• Information shown:
'''
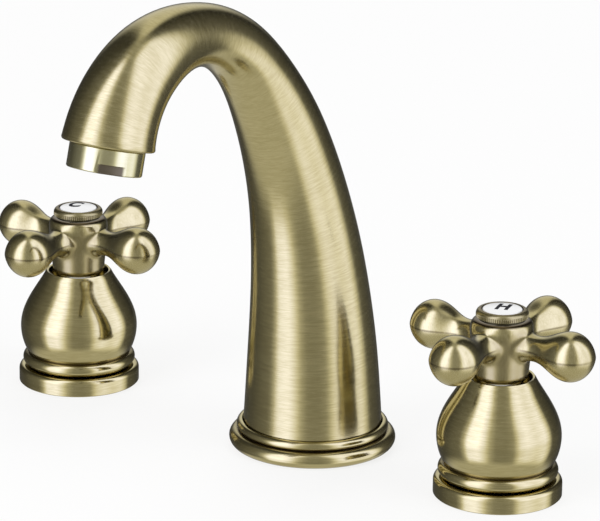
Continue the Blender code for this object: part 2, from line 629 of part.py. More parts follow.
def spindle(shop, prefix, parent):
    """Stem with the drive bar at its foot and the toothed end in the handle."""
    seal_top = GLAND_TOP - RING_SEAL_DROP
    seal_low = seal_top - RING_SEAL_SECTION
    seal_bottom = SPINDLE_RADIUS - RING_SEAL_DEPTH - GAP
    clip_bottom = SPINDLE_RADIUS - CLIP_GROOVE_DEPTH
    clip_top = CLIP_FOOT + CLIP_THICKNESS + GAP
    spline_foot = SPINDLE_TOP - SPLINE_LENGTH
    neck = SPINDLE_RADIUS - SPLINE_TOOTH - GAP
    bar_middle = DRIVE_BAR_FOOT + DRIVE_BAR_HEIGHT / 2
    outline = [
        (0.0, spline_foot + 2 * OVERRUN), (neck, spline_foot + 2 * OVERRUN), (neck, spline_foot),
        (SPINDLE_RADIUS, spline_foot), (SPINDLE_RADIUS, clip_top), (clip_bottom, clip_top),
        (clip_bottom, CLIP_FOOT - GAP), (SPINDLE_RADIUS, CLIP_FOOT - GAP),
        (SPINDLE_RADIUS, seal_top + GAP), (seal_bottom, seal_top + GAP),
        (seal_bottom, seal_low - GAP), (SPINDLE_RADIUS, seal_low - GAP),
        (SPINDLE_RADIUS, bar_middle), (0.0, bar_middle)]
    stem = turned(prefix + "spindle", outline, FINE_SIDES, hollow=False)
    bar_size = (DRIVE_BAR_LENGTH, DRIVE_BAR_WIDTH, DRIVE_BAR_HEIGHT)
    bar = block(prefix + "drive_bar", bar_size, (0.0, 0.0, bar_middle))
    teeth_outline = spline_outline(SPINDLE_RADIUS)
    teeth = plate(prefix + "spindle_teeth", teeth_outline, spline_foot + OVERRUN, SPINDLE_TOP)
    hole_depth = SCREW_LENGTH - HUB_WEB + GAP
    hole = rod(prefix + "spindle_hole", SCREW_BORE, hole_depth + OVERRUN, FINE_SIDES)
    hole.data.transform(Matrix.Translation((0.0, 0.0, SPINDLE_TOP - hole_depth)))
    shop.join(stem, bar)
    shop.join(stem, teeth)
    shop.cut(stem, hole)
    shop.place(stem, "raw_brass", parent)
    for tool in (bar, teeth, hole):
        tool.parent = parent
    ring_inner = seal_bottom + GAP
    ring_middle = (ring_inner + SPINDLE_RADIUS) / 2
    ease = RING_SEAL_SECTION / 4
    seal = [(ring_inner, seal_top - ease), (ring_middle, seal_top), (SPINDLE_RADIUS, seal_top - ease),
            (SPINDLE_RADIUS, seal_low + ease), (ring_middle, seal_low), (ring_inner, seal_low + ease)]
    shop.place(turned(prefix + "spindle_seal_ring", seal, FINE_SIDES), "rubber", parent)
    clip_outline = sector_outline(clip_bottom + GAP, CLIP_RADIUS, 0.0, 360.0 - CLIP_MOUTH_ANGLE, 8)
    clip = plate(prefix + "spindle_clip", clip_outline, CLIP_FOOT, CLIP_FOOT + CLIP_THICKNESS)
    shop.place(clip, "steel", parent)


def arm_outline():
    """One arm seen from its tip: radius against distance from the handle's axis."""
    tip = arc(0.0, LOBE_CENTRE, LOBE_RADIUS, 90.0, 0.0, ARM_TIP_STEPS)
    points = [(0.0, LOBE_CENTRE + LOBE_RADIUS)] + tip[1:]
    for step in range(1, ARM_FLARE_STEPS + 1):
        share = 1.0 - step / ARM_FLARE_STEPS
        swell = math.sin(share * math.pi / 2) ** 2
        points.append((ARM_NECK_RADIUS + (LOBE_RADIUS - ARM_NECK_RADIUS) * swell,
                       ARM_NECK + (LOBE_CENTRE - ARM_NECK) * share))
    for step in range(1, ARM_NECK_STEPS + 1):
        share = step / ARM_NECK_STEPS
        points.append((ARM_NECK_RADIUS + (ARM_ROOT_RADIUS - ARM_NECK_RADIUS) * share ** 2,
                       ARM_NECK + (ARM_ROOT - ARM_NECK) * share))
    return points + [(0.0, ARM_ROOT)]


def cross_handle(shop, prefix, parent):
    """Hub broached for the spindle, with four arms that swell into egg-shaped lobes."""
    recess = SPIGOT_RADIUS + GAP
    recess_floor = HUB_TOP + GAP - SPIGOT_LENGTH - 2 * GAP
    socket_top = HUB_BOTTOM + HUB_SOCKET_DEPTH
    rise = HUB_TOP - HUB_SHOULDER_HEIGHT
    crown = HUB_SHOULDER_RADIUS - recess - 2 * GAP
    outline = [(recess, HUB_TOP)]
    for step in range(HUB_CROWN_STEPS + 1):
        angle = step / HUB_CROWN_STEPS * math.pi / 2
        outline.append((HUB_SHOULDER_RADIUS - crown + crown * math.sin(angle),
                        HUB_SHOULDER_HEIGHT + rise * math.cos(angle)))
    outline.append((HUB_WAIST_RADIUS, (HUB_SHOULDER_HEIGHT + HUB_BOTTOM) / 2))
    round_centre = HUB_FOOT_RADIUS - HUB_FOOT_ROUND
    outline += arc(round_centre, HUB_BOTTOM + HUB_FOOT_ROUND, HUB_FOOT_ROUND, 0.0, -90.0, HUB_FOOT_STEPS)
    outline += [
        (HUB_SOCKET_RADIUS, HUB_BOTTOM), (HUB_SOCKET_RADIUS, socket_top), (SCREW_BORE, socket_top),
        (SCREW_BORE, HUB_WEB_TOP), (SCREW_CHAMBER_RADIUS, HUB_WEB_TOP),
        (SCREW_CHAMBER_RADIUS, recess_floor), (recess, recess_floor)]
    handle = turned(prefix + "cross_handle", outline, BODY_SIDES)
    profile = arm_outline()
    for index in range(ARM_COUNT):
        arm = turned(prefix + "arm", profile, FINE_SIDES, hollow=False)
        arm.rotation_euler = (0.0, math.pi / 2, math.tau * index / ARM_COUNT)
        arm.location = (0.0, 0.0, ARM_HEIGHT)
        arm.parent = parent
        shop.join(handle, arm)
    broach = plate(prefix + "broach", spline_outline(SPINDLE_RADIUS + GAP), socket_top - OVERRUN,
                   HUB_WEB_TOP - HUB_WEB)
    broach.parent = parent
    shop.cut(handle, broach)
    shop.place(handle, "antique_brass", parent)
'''
• Prompt:
Output all of the data above without any alteration.

• Result for this exercise:
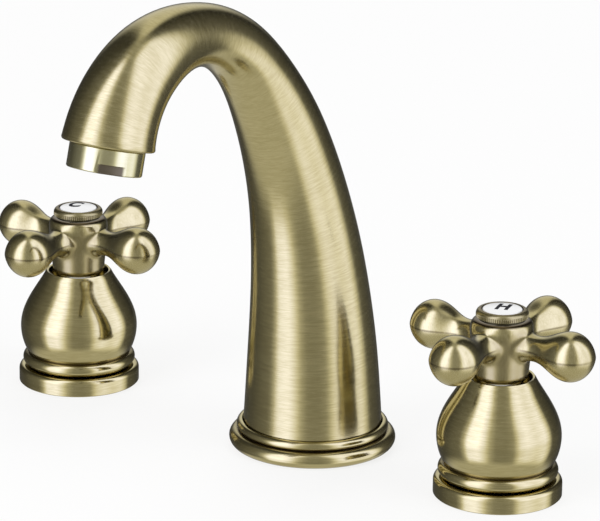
Continue the Blender code for this object: part 2, from line 629 of part.py. More parts follow.
def spindle(shop, prefix, parent):
    """Stem with the drive bar at its foot and the toothed end in the handle."""
    seal_top = GLAND_TOP - RING_SEAL_DROP
    seal_low = seal_top - RING_SEAL_SECTION
    seal_bottom = SPINDLE_RADIUS - RING_SEAL_DEPTH - GAP
    clip_bottom = SPINDLE_RADIUS - CLIP_GROOVE_DEPTH
    clip_top = CLIP_FOOT + CLIP_THICKNESS + GAP
    spline_foot = SPINDLE_TOP - SPLINE_LENGTH
    neck = SPINDLE_RADIUS - SPLINE_TOOTH - GAP
    bar_middle = DRIVE_BAR_FOOT + DRIVE_BAR_HEIGHT / 2
    outline = [
        (0.0, spline_foot + 2 * OVERRUN), (neck, spline_foot + 2 * OVERRUN), (neck, spline_foot),
        (SPINDLE_RADIUS, spline_foot), (SPINDLE_RADIUS, clip_top), (clip_bottom, clip_top),
        (clip_bottom, CLIP_FOOT - GAP), (SPINDLE_RADIUS, CLIP_FOOT - GAP),
        (SPINDLE_RADIUS, seal_top + GAP), (seal_bottom, seal_top + GAP),
        (seal_bottom, seal_low - GAP), (SPINDLE_RADIUS, seal_low - GAP),
        (SPINDLE_RADIUS, bar_middle), (0.0, bar_middle)]
    stem = turned(prefix + "spindle", outline, FINE_SIDES, hollow=False)
    bar_size = (DRIVE_BAR_LENGTH, DRIVE_BAR_WIDTH, DRIVE_BAR_HEIGHT)
    bar = block(prefix + "drive_bar", bar_size, (0.0, 0.0, bar_middle))
    teeth_outline = spline_outline(SPINDLE_RADIUS)
    teeth = plate(prefix + "spindle_teeth", teeth_outline, spline_foot + OVERRUN, SPINDLE_TOP)
    hole_depth = SCREW_LENGTH - HUB_WEB + GAP
    hole = rod(prefix + "spindle_hole", SCREW_BORE, hole_depth + OVERRUN, FINE_SIDES)
    hole.data.transform(Matrix.Translation((0.0, 0.0, SPINDLE_TOP - hole_depth)))
    shop.join(stem, bar)
    shop.join(stem, teeth)
    shop.cut(stem, hole)
    shop.place(stem, "raw_brass", parent)
    for tool in (bar, teeth, hole):
        tool.parent = parent
    ring_inner = seal_bottom + GAP
    ring_middle = (ring_inner + SPINDLE_RADIUS) / 2
    ease = RING_SEAL_SECTION / 4
    seal = [(ring_inner, seal_top - ease), (ring_middle, seal_top), (SPINDLE_RADIUS, seal_top - ease),
            (SPINDLE_RADIUS, seal_low + ease), (ring_middle, seal_low), (ring_inner, seal_low + ease)]
    shop.place(turned(prefix + "spindle_seal_ring", seal, FINE_SIDES), "rubber", parent)
    clip_outline = sector_outline(clip_bottom + GAP, CLIP_RADIUS, 0.0, 360.0 - CLIP_MOUTH_ANGLE, 8)
    clip = plate(prefix + "spindle_clip", clip_outline, CLIP_FOOT, CLIP_FOOT + CLIP_THICKNESS)
    shop.place(clip, "steel", parent)


def arm_outline():
    """One arm seen from its tip: radius against distance from the handle's axis."""
    tip = arc(0.0, LOBE_CENTRE, LOBE_RADIUS, 90.0, 0.0, ARM_TIP_STEPS)
    points = [(0.0, LOBE_CENTRE + LOBE_RADIUS)] + tip[1:]
    for step in range(1, ARM_FLARE_STEPS + 1):
        share = 1.0 - step / ARM_FLARE_STEPS
        swell = math.sin(share * math.pi / 2) ** 2
        points.append((ARM_NECK_RADIUS + (LOBE_RADIUS - ARM_NECK_RADIUS) * swell,
                       ARM_NECK + (LOBE_CENTRE - ARM_NECK) * share))
    for step in range(1, ARM_NECK_STEPS + 1):
        share = step / ARM_NECK_STEPS
        points.append((ARM_NECK_RADIUS + (ARM_ROOT_RADIUS - ARM_NECK_RADIUS) * share ** 2,
                       ARM_NECK + (ARM_ROOT - ARM_NECK) * share))
    return points + [(0.0, ARM_ROOT)]


def cross_handle(shop, prefix, parent):
    """Hub broached for the spindle, with four arms that swell into egg-shaped lobes."""
    recess = SPIGOT_RADIUS + GAP
    recess_floor = HUB_TOP + GAP - SPIGOT_LENGTH - 2 * GAP
    socket_top = HUB_BOTTOM + HUB_SOCKET_DEPTH
    rise = HUB_TOP - HUB_SHOULDER_HEIGHT
    crown = HUB_SHOULDER_RADIUS - recess - 2 * GAP
    outline = [(recess, HUB_TOP)]
    for step in range(HUB_CROWN_STEPS + 1):
        angle = step / HUB_CROWN_STEPS * math.pi / 2
        outline.append((HUB_SHOULDER_RADIUS - crown + crown * math.sin(angle),
                        HUB_SHOULDER_HEIGHT + rise * math.cos(angle)))
    outline.append((HUB_WAIST_RADIUS, (HUB_SHOULDER_HEIGHT + HUB_BOTTOM) / 2))
    round_centre = HUB_FOOT_RADIUS - HUB_FOOT_ROUND
    outline += arc(round_centre, HUB_BOTTOM + HUB_FOOT_ROUND, HUB_FOOT_ROUND, 0.0, -90.0, HUB_FOOT_STEPS)
    outline += [
        (HUB_SOCKET_RADIUS, HUB_BOTTOM), (HUB_SOCKET_RADIUS, socket_top), (SCREW_BORE, socket_top),
        (SCREW_BORE, HUB_WEB_TOP), (SCREW_CHAMBER_RADIUS, HUB_WEB_TOP),
        (SCREW_CHAMBER_RADIUS, recess_floor), (recess, recess_floor)]
    handle = turned(prefix + "cross_handle", outline, BODY_SIDES)
    profile = arm_outline()
    for index in range(ARM_COUNT):
        arm = turned(prefix + "arm", profile, FINE_SIDES, hollow=False)
        arm.rotation_euler = (0.0, math.pi / 2, math.tau * index / ARM_COUNT)
        arm.location = (0.0, 0.0, ARM_HEIGHT)
        arm.parent = parent
        shop.join(handle, arm)
    broach = plate(prefix + "broach", spline_outline(SPINDLE_RADIUS + GAP), socket_top - OVERRUN,
                   HUB_WEB_TOP - HUB_WEB)
    broach.parent = parent
    shop.cut(handle, broach)
    shop.place(handle, "antique_brass", parent)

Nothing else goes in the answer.